Supporting signals reinforce this intermediate state. The Coinbase Premium Index has turned negative, signaling weaker institutional demand on the U.S.-focused exchange. ETF flows, however, have remained resilient, with over $1 billion in net inflows during March 2026, indicating persistent retail and institutional interest despite macro uncertainty, including ongoing geopolitical tensions.

What This Means

The absence of a realized price breach means the current market has not undergone the psychological and financial stress typical of cycle lows. A drop to $54,000 — a roughly 20% decline from current levels — would be required to align spot with realized price. While such a move isn't guaranteed, on-chain trends suggest the market is gradually shedding excess leverage and speculative positioning.

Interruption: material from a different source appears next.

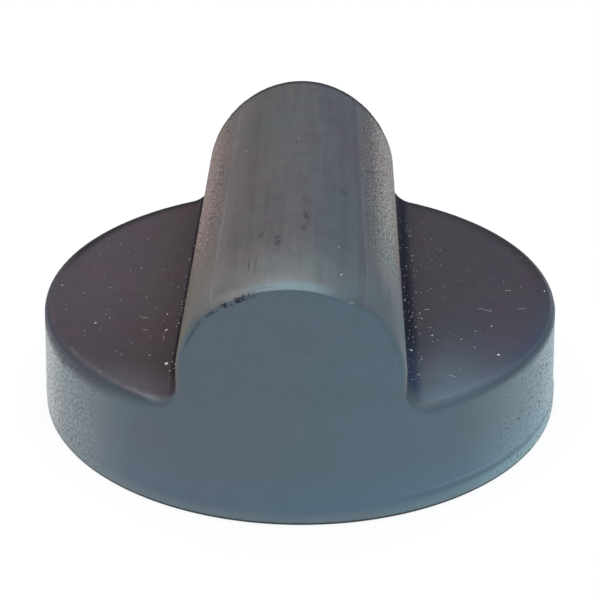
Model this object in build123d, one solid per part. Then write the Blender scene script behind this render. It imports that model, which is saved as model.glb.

This narrowing gap may reflect a maturing asset class. Bitcoin’s resilience in the $65,000–$70,000 range through multiple stress tests indicates a growing base of long-term holders. Yet, until spot falls below realized price, analysts caution against labeling the current phase a definitive bottom. Historical parallels suggest true accumulation zones emerge only after widespread holder losses.

Looking ahead, market participants will monitor realized price, exchange outflows, and ETF demand for confirmation of a structural shift. If macro conditions stabilize and selling pressure wanes, bitcoin could consolidate before a next directional move. Conversely, renewed risk-off sentiment could accelerate the path toward cost basis alignment.